I believe the root cause of your issue is the cyclic dependency of having rooms know about the ship and the ship know about the rooms.
I suggest a different design:
class Ship
{
Room ship_rooms[3][4]; // Note, not dynamically allocated.
public:
void move_unit(Room& from_room, Room& destination)
{
destination.set_unit(from_room.get_unit());
}
void move_unit(unsigned int from_row, unsigned int from_column,
unsigned int dest_row, unsigned int dest_column)
{
ship_rooms[dest_row][dest_column].set_unit(ship_rooms[from_row][from_column].get_unit());
}
Room& get_room(unsigned int row, unsigned int column)
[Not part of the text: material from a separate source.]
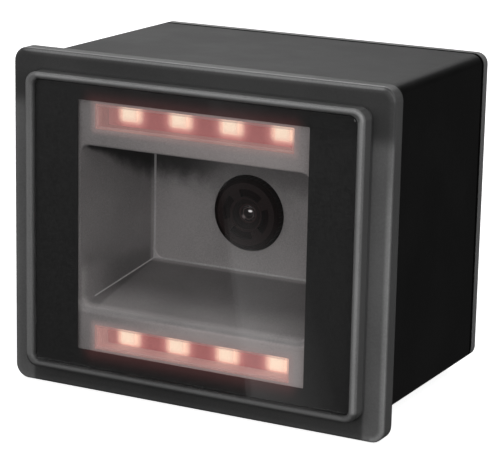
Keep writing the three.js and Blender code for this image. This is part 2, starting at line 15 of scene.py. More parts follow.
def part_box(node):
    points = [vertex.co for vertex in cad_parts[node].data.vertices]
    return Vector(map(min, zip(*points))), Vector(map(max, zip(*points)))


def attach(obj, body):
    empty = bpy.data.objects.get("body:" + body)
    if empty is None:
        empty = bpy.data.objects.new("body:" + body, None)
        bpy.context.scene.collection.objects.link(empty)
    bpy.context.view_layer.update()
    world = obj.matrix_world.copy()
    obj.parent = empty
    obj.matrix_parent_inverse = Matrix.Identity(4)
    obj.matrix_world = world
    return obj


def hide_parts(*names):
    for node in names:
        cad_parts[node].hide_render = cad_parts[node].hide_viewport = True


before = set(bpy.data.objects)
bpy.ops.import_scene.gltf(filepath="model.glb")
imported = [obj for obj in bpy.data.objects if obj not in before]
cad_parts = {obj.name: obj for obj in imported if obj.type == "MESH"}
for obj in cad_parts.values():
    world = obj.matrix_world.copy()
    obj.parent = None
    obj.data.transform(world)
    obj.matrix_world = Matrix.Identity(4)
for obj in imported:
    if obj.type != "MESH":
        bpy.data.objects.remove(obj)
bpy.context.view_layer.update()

MM = 0.001
ROOT_BODY = "scanner_case"
HEAD_BODY = "lens_head"
CELL_BODY = "lens_cell"


# ---------- measures from the frame
def node_mm(node):
    """A node's box as (left, right, front, back, low, high), in depth and rise millimetres."""
    low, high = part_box(node)
    return (
        low[0] / MM, high[0] / MM,
        (low[1] - FRONT_Y) / MM, (high[1] - FRONT_Y) / MM,
        (low[2] - MIDDLE_Z) / MM, (high[2] - MIDDLE_Z) / MM,
    )


FRONT_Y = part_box("front_bezel")[0][1]
MIDDLE_Z = (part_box("front_bezel")[0][2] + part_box("front_bezel")[1][2]) / 2
FLANGE = node_mm("front_bezel")
GLASS = node_mm("window_glass")
MASK = node_mm("window_mask")
SHROUD = node_mm("inner_shroud")
HOUSING = node_mm("main_housing")
COVER = node_mm("rear_cover")
SOCKET = node_mm("interface_socket")
LABEL = node_mm("blank_label")
HEAD = node_mm("lens_ring")
FRONT_LENS = node_mm("lens_front_glass")
SCREWS = [node_mm(f"case_screw_{index}") for index in range(1, 5)]
SPACERS = [node_mm(f"board_spacer_{index}") for index in range(1, 5)]
LIGHT_BOARDS = {row: node_mm(f"led_board_{row}") for row in ("top", "bottom")}
STRIPS = {row: node_mm(f"led_window_{row}") for row in ("top", "bottom")}
EMITTERS = {
    f"led_{row}_{number}": node_mm(f"led_{row}_{number}")
    for row in ("top", "bottom") for number in range(1, 5)
}


def middle(box):
    """The middle of a box from node_mm, as (x, depth, rise)."""
    return (box[0] + box[1]) / 2, (box[2] + box[3]) / 2, (box[4] + box[5]) / 2


def place(x, depth, rise):
    return Vector((x * MM, FRONT_Y + depth * MM, MIDDLE_Z + rise * MM))


# Sizes that the frame's boxes don't give, as the design has them.
FLANGE_FRONT = 3.3
FLANGE_CORNER = 2.8
FLANGE_ROUND = 0.5
SEAT_DEPTH = 6.75
RIM = (71.0, 58.2, 2.3)
RIM_ROUND = 0.5
RIM_INNER_ROUND = 0.6
RIM_FOOT = 0.12
LEDGE_DEPTH = 2.4
CLEAR = (48.7, 48.9, 0.25, 0.2)
SHROUD_FACE = (53.2, 50.8, 1.0, 0.2)
SHROUD_FLANGE = (7.0, 8.4)
MOUTH = {"depth": 2.0, "half": 24.4, "top": 15.85, "bottom": -15.95}
THROAT = {"depth": 25.0, "half": 21.2, "top": 13.3, "bottom": -11.0}
MOUTH_CORNER = 2.0
LIP = {"side": 0.45, "sill": 1.3}
WALL_CORNER = 0.25
PANEL_CORNER = 2.2
BACK_ROUND = 0.3
FUNNEL_WALL = 1.2
LENS_HOLE = 7.6
SCREW_HOLES = {"bezel": 1.35, "housing": 1.5, "shroud": 1.6}
BODY_CORNER = 2.2
WALL = 1.8
PILLAR = 6.2
COVER_FRONT = 52.65
COVER_ROUND = 0.3
LIP_WALL = 1.2
LIP_RELIEF = 8.2
PORT = (11.8, 7.0, 8.2)
LAMP_PITCH = 10.8
LAMP_ROWS = (21.95, -22.1)
SLOT_RADII = (3.5, 5.0)
SLOT_HALF = 31
SLOT_FIRST = -12.5

BLACK = (0, 0, 0, 1)
WHITE = (1, 1, 1, 1)
# How bright the backdrop and the floor look, and what the floor and the sheet on it throw back.
BACKDROP = 0.93
FLOOR_SHINE = 0.86
FLOOR_BOUNCE = 0.045
SHEET_BOUNCE = 0.38
# The sheet's straight side: its slant from straight ahead, and its place at the bezel's front.
SHEET_SLANT = 0.585
SHEET_OFFSET = 14.1
# Soft boxes: turn from straight ahead of the window in degrees, right being positive, then height
# in degrees and strength.
PANEL_WIDTH = 0.45
LOW_PANEL = 0.3
HIGH_PANEL = 0.42
PANEL_DISTANCE = 0.7
PANELS = {
    "front_low": (-10, 12, 0.98),
    "front_high": (-10, 45, 0.85),
    "left_low": (-50, 12, 1.5),
    "right_low": (30, 12, 1.7),
    "right_side": (70, 12, 2.0),
    "right_high": (70, 45, 1.55),
    "rear_right": (110, 45, 0.7),
    "rear_low": (-135, 12, 0.25),
    "rear_left": (-135, 45, 1.9),
    "rear_high": (-172, 48, 1.9),
}
# How much paler or darker places are painted than the rest of their piece, as painted highlights
# and
# painted shade: first on the bezel, where the cross pieces have a painted shade at the foot and one
# at the top, then in the recess.
CROWN_HIGHLIGHT = 1.0
CROSS_SHADES = (-0.28, -0.5)
UPRIGHT_LIGHT = 0.6
EDGE_HIGHLIGHT = 1.0
ROOF_SHADE = 0.85
LIP_HIGHLIGHT = 1.28
BACK_PANEL_LIGHT = 0.5
FLOOR_LIGHT_AND_SHADE = (-0.2, 0.5)
# Light that the lit strips throw on what is round them.
FACE_GLOW = (0.11, 0.092, 0.09, 1)
EDGE_GLOW = (0.14, 0.085, 0.08, 1)
POCKET_GLOW = (0.24, 0.12, 0.11, 1)
MASK_GLOW = (0.045, 0.012, 0.012, 1)


# ---------- mesh helpers
def corner_steps(width, height, corner, steps=8):
    """Each step round a rectangle's corners: the corner's centre, and the way the edge faces."""
    for quarter, (side_x, side_z) in enumerate(((1, -1), (1, 1), (-1, 1), (-1, -1))):
        for step in range(steps + 1):
            angle = pi / 2 * (quarter - 1 + step / steps)
            yield side_x * (width / 2 - corner), side_z * (height / 2 - corner), angle


def spoke(reach, angle, x=0.0, rise=0.0):
    """The point (x, rise) that is `reach` from a centre."""
    return x + reach * cos(angle), rise + reach * sin(angle)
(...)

{ return ship_rooms[row][column]; }
};
In the above design, the Ship is in charge of moving units between rooms. Rooms will get (cut) units or set units (receive them). This eliminates the need for a room to know anything about the Ship.
Another possible design is for a room to move something to another room:
class Room
{
Item unit;
public:
void receive_unit(const Room& other)
{
unit = other.unit;
}
void transfer_unit(Room& other)
{
other.unit = unit;
}
};
The above structure allow rooms to communicate with each other, without knowing anything about the ship or container.
Note: These designs resolve the issue of pointer by not requiring pointers. References are used instead.
Downvoters: Please add explanation in the comment.
roomsis not out of bounds?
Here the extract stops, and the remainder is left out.